Bursaspor’un başkanlığını yapmıştı, onlarca derneğin ya kurucusu olmuş, ya da himayesine almıştı. Kazandığını topluma yardım olarak dağıtan cömert bir eli vardı.
Öyle ki…
Ailesi bile yaptığı yardımların bir çoğunu vefatından sonra öğrendi.
Yani…
Yaşamı boyunca Bursa’nın hayırseveri, uzlaştırıcı ve birleştirici ismi, akil adamı oldu.
Üstelik…
Bu özelliğini…
Vefatından 12 yıl sonra bile sürdürdüğünü dün bir kez daha gördük. Ahmetpaşa Mezarlığı’ndaki kabri başında yıllardır sayıca hiç eksilmeyen bir toplulukla Şükrü Abimizi andık, ruhu için dua ettik.
Yeğeni Cavit Çağlar’ın, onu anlatan konuşmasıyla da duygulandık. Törende Büyükşehir Belediye Başkanı Recep Altepe de bizi yalnız bırakmadı.
Yağlı güreş özleyenleri Dağ-Der yarın Botanik’e çağırıyor
Şu bir gerçek ki… Toplumumuzun kökeninde yağlı güreş var. Ne var ki, yakın geçmişte neredeyse her köyde güreş etkinliği yapılırken, kentleşme sorunları çayırı da etkilediği için toplum alışkanlıklarını özlüyor.
İşte…
Yağlı güreşi özleyip çayırda iddialı güreşler izlemek isteyenler için Dağ-Der heyecan verici bir organizasyona imza atıyor. 8 Ekim Pazar, yani yarın Botanik Park’ta saat 11.00’de başlayacak büyük bir yağlı güreş etkinliği var.

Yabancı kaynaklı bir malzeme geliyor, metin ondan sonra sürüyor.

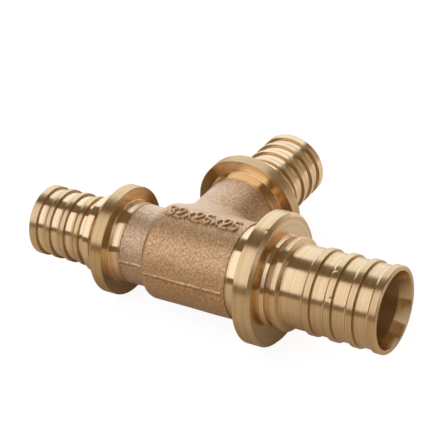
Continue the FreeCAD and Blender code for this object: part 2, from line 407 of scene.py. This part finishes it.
# Small dents and burrs on an end: place along it, turn about it in degrees, radius, size and lift
DENTS = {
    "large": [(50.9, 59, 12.9, 0.50, -0.30), (50.3, 62, 12.9, 0.35, 0.14), (49.1, 21, 12.9, 0.55, -0.28),
              (49.4, 25, 12.9, 0.35, 0.12), (28.5, 14, 19.8, 0.45, -0.2), (28.4, 17, 19.9, 0.3, 0.1)],
    "run": [],
    "branch": [],
}
DRILL_STEP = 0.9
DRILL_MARKS = 72  # around the bore
RING_SLANT = 1.3  # how much more the tool's rings count outwards than along, so that faces have rings too


def nicked(places, dents):
    """The places of a turned mesh's vertices, pushed in at the dents and out at the burrs beside them."""
    out = places * (0, 1, 1)
    out /= np.maximum(np.linalg.norm(out, axis=1), 1e-9)[:, None]
    moved = places.copy()
    for along, angle, radius, size, lift in dents:
        angle = math.radians(angle)
        spot = np.array([along, -radius * math.sin(angle), radius * math.cos(angle)]) * MM
        near = np.exp(-((places - spot) ** 2).sum(1) / (size * MM) ** 2)
        moved += out * (lift * MM * near)[:, None]
    return moved


def drill(mesh, bore, metal):
    """Gives the faces inside a turned end's bore the drilled finish, and the others the turned one."""
    middles = np.empty(len(mesh.polygons) * 3, np.float32)
    mesh.polygons.foreach_get("center", middles)
    middles = middles.reshape(-1, 3) / MM
    mesh.materials.clear()
    mesh.materials.append(metal)
    mesh.materials.append(BORED)
    drilled = np.hypot(middles[:, 1], middles[:, 2]) < bore + 0.03
    mesh.polygons.foreach_set("material_index", drilled.astype(np.int32))


def turned(lengths, facing, metal, ribs=0, pitch=1.0, sides=SIDES, bore=0.0, dents=()):
    """A closed mesh turned from an outline of three lengths, with its ribs repeated, facing its own way.

    It stores what its finish reads: places along the rings and the drill's marks, and how the grooves run.
    """
    points = np.vstack([length[0] for length in lengths]) * MM
    number = np.concatenate([np.full(len(length[0]), n) for n, length in enumerate(lengths)])
    outline = bpy.data.meshes.new("outline")
    outline.from_pydata([(along, out, 0) for along, out in points], [], [])
    store(outline, "length", "INT", number)
    store(outline, "polish", "FLOAT", np.concatenate([length[1] for length in lengths]))
    holder = linked("outline", outline)
    form = holder.modifiers.new("form", "NODES")
    form.node_group = FORM
    inputs = {item.name: item.identifier for item in FORM.interface.items_tree if item.in_out == "INPUT"}
    for name, value in {"Rib Count": ribs, "Rib Pitch": pitch * MM, "Sides": sides, "Finish": metal}.items():
        form[inputs[name]] = value
    made = result_of(holder)
    bpy.data.meshes.remove(outline)

    local = corners_of(made)
    out = np.maximum(np.hypot(local[:, 1], local[:, 2]), 1e-9)
    store(made, "reach_mm", "FLOAT", (local[:, 0] + RING_SLANT * out) / MM)
    turns = np.arctan2(local[:, 1], local[:, 2]) / (2 * math.pi)
    store(made, "spiral", "FLOAT", local[:, 0] / (DRILL_STEP * MM) + turns * DRILL_MARKS)
    if bore:
        drill(made, bore, metal)
    if dents:
        move_corners(made, nicked(local, dents))
    to_place = Matrix.Rotation(math.radians(facing), 4, "Z")
    made.transform(to_place)
    groove = np.stack([np.zeros(len(local)), local[:, 2] / out, -local[:, 1] / out], 1)
    store(made, "groove", "FLOAT_VECTOR", groove @ np.array(to_place.to_3x3()).T)
    outwards(made)
    return made


# Raw casting

FAR = 9.0  # farther from the skin than any detail reaches


def blend(one, other, reach):
    """The union of two distances, with a rounding of the given reach where they meet."""
    share = np.maximum(reach - np.abs(one - other), 0.0) / reach
    return np.minimum(one, other) - share * share * reach / 4


def casting_distance(points):
    """How far points are outside the casting's skin, in millimetres, before its sand texture."""
    x, y, z = points.T
    from_run = np.hypot(y, z)
    from_end = np.maximum(BARREL_FROM + BARREL_EDGE - x, 0)
    barrel = np.hypot(from_end, np.maximum(from_run - BARREL + BARREL_EDGE, 0)) - BARREL_EDGE
    # Each neck counts on its own side of the crossing only.
    run_neck = np.where(x < 6, from_run - NECK, FAR)
    branch_neck = np.where(y > -2, np.hypot(x, z) - NECK, FAR)
    return blend(blend(barrel, run_neck, NECK_FILLET), branch_neck, SADDLE_FILLET)


def skin_slopes(points):
    """How fast the distance from the casting's skin grows, along each axis."""
    step = 0.01
    slope = np.empty_like(points)
    for axis in range(3):
        shift = np.zeros(3)
        shift[axis] = step
        slope[:, axis] = casting_distance(points + shift) - casting_distance(points - shift)
    return slope / (2 * step)


def arc(centre, wide, high, start, stop, count=14):
    """Points of an arc, with angles in degrees."""
    angles = np.radians(np.linspace(start, stop, count))
    return [(centre[0] + wide * math.cos(a), centre[1] + high * math.sin(a)) for a in angles]


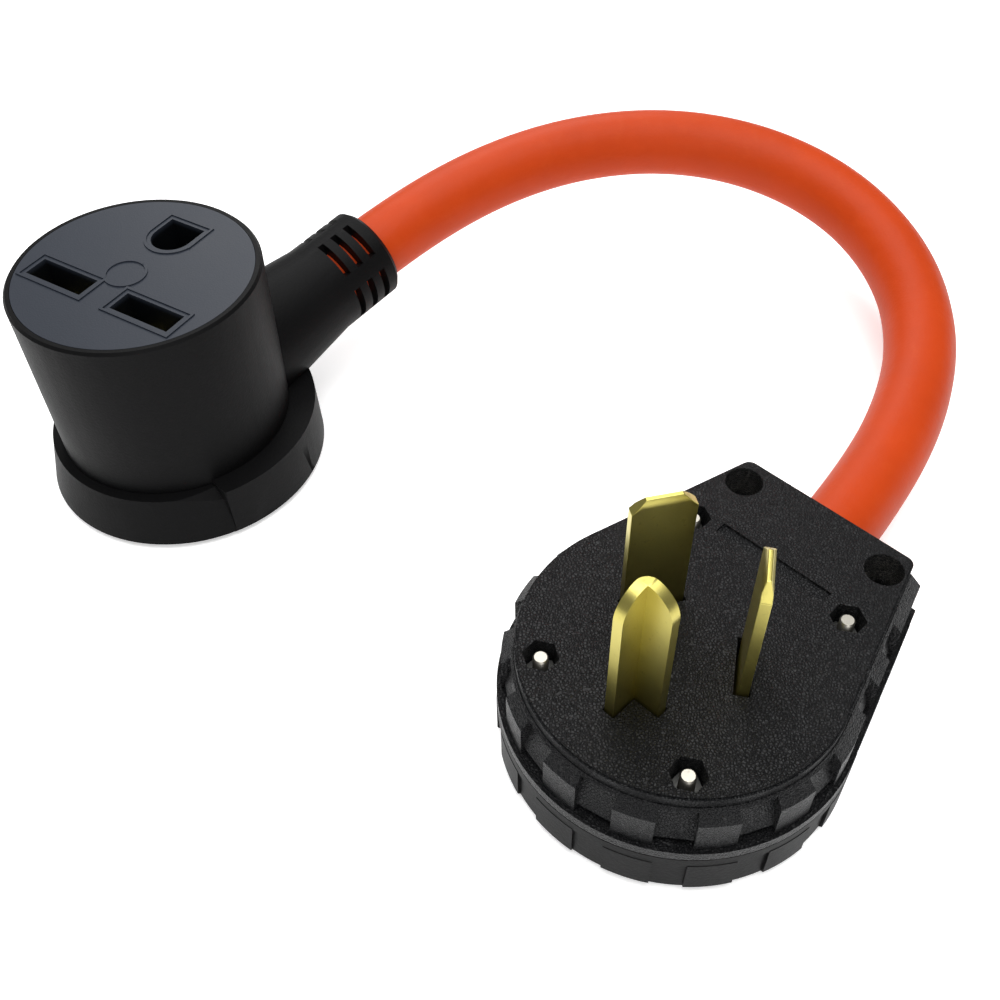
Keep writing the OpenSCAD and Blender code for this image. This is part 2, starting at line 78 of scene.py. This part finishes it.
# The assembly screws stand on their heads in the rear cover, their tips in the nut pockets.
SCREW_FOOT = 3 * MM
SCREW_TIP = 26.55 * MM
SHANK_RADIUS = 1.48 * MM
HEAD_RADIUS = 2.95 * MM
HEAD_DEPTH = 2.4 * MM
HEAD_LAP = 0.01 * MM
DRIVE_WIDTH = 0.9 * MM
DRIVE_DEPTH = 1 * MM
THREAD_PITCH = 0.7 * MM
THREAD_ROOT = 0.8
THREAD_CUTS = 13

# The connector's face is painted darker between these heights, a painted shade on the way down
# into its slots.
SLOT_PAINTED_SHADE_FOOT = 0.0515
SLOT_PAINTED_SHADE_TOP = 0.0529
DULL_ZINC = (0.10, 0.10, 0.095)
CORE_COLOURS = {"black": (0.01, 0.01, 0.01), "red": (0.35, 0.02, 0.015),
                "green": (0.02, 0.2, 0.05)}

# Each lamp: its place, the point it faces, its width and its power in watts.
LAMPS = {
    "overhead softbox": ((0.10, 0.05, 0.95), (0.07, 0.07, 0.0), 0.9, 11),
    "window softbox": ((-0.55, 0.55, 0.65), (0.05, 0.08, 0.02), 0.6, 5),
    "front softbox": ((0.75, -0.45, 0.55), (0.08, 0.05, 0.02), 0.6, 2.5),
}
CAMERA_SPOT = (0.1945, -0.0833, 0.1981)
CAMERA_HEADING, CAMERA_TILT, CAMERA_ROLL = 46, 42, -1.5
FOCAL_LENGTH, SENSOR_WIDTH = 41.4, 36
WORLD_STRENGTH = 0.27


class AdapterSizes(bpy.types.PropertyGroup):
    """Sizes of the made pieces."""
    cord_diameter: bpy.props.FloatProperty(
        name="Cord diameter", description="Outside diameter of the cord",
        default=0.0165, min=0.01, max=0.02, unit="LENGTH", subtype="DISTANCE")
    shell_edge: bpy.props.FloatProperty(
        name="Shell edge", description="Rounding of the moulded edges of the connector",
        default=0.0006, min=0.0001, max=0.002, unit="LENGTH", subtype="DISTANCE")
    plug_edge: bpy.props.FloatProperty(
        name="Plug edge", description="Rounding of the moulded edges of the plug",
        default=0.0005, min=0.0001, max=0.001, unit="LENGTH", subtype="DISTANCE")
    blade_edge: bpy.props.FloatProperty(
        name="Blade edge", description="Rounding of the stamped edges of the blades",
        default=0.00018, min=0.00005, max=0.0004, unit="LENGTH", subtype="DISTANCE")
    floor_width: bpy.props.FloatProperty(
        name="Floor width", description="Width of the pale floor",
        default=4.0, min=1.0, max=10.0, unit="LENGTH", subtype="DISTANCE")


class AdapterColours(bpy.types.PropertyGroup):
    """Base colours of the finishes."""
    shell: bpy.props.FloatVectorProperty(
        name="Connector shell", description="Colour of the connector's moulding",
        default=(0.0032, 0.0032, 0.0034), size=3, min=0, max=1, subtype="COLOR")
    contact_face: bpy.props.FloatVectorProperty(
        name="Contact face", description="Colour of the connector's face",
        default=(0.017, 0.021, 0.030), size=3, min=0, max=1, subtype="COLOR")
    jacket: bpy.props.FloatVectorProperty(
        name="Cord jacket", description="Colour of the cord",
        default=(0.46, 0.044, 0.003), size=3, min=0, max=1, subtype="COLOR")
    plug_front: bpy.props.FloatVectorProperty(
        name="Plug body", description="Colour of the plug's grained front",
        default=(0.0035, 0.0037, 0.0043), size=3, min=0, max=1, subtype="COLOR")
    plug_cover: bpy.props.FloatVectorProperty(
        name="Plug cover", description="Colour of the plug's rear cover",
        default=(0.004, 0.004, 0.0042), size=3, min=0, max=1, subtype="COLOR")
    brass: bpy.props.FloatVectorProperty(
        name="Brass", description="Colour of the blades and contacts",
        default=(0.52, 0.455, 0.125), size=3, min=0, max=1, subtype="COLOR")
    nickel: bpy.props.FloatVectorProperty(
        name="Nickel", description="Colour of the screws and nuts",
        default=(0.42, 0.40, 0.35), size=3, min=0, max=1, subtype="COLOR")
    floor: bpy.props.FloatVectorProperty(
        name="Floor", description="Colour of the floor",
        default=(0.93, 0.93, 0.93), size=3, min=0, max=1, subtype="COLOR")


# ---------------------------------------------------------------- finishes


class Signal:
    """One node output that can be used in sums."""

    def __init__(self, bench, socket):
        self.bench = bench
        self.socket = socket

    def sum_with(self, operation, first, second):
        return self.bench.node("ShaderNodeMath", {"operation": operation}, {0: first, 1: second})

    def __add__(self, other):
        return self.sum_with("ADD", self, other)

    def __radd__(self, other):
        return self.sum_with("ADD", other, self)

    def __mul__(self, other):
        return self.sum_with("MULTIPLY", self, other)

    def __rmul__(self, other):
        return self.sum_with("MULTIPLY", other, self)


class Bench:
    """Builds one material's nodes."""

    def __init__(self, name):
        self.material = bpy.data.materials.new(name)
        self.material.use_nodes = True
        self.tree = self.material.node_tree
        self.surface = self.tree.nodes["Principled BSDF"]
        self.place = self.node("ShaderNodeTexCoord", {}, {}, "Object")

    def node(self, kind, settings, values, output=0):
        made = self.tree.nodes.new(kind)
        for key, value in settings.items():
            setattr(made, key, value)
        for key, value in values.items():
            if isinstance(value, Signal):
                self.tree.links.new(value.socket, made.inputs[key])
            else:
                made.inputs[key].default_value = value
        return Signal(self, made.outputs[output])

    def noise(self, scale, detail=3.0, roughness=0.55, place=None):
        return self.node("ShaderNodeTexNoise", {}, {
            "Vector": place or self.place, "Scale": scale, "Detail": detail,
            "Roughness": roughness})

    def stretched(self, x, y, z):
        return self.node("ShaderNodeMapping", {}, {"Vector": self.place, "Scale": (x, y, z)})

    def band(self, value, low, high):
        """A soft step from 0 at low to 1 at high."""
        return self.node("ShaderNodeMapRange", {"interpolation_type": "SMOOTHSTEP"}, {
            "Value": value, "From Min": low, "From Max": high})

    def blend(self, factor, first, second):
        return self.node("ShaderNodeMix", {"data_type": "RGBA"}, {
            0: factor, 6: first, 7: second}, 2)

    def bump(self, height, depth, strength=1.0, under=None):
        values = {"Height": height, "Distance": depth, "Strength": strength}
        if under:
            values["Normal"] = under
        return self.node("ShaderNodeBump", {}, values)

    def finish(self, colour, roughness, normal=None, metallic=0.0, **fixed):
        for key, value in (("Base Color", colour), ("Roughness", roughness),
                           ("Normal", normal), ("Metallic", metallic)):
            if isinstance(value, Signal):
                self.tree.links.new(value.socket, self.surface.inputs[key])
            elif value is not None:
                self.surface.inputs[key].default_value = value
        for key, value in fixed.items():
            self.surface.inputs[key.replace("_", " ")].default_value = value
        return self.material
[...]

Dağ-Der Başkanı Prof. Dr. Ali Kaya, yönetim kurulundan Sedat Akar ve güreşlerin organizasyonunu üstlenen Mustafakemalpaşalı Pehlivan İsmail Varol’la ziyarete geldiğinde şunu söyledi:
“Kırkpınar’dan sonra yöremizdeki en büyük yağlı güreş organizasyonunu yapıyoruz. Pazar günü 200 güreşçi çayıra çıkacak. Kırkpınar cazgırları ve davul-zurna ekibi de eşlik edecek.”
Neden yağlı güreş organizasyonu yaptıklarını şöyle açıkladı:
“Bursa’da büyük bir yağlı güreş potansiyeli var. Fakat organizasyon fazla yok. Biz bu potansiyeli görüp özlemleri gidermek istedik.”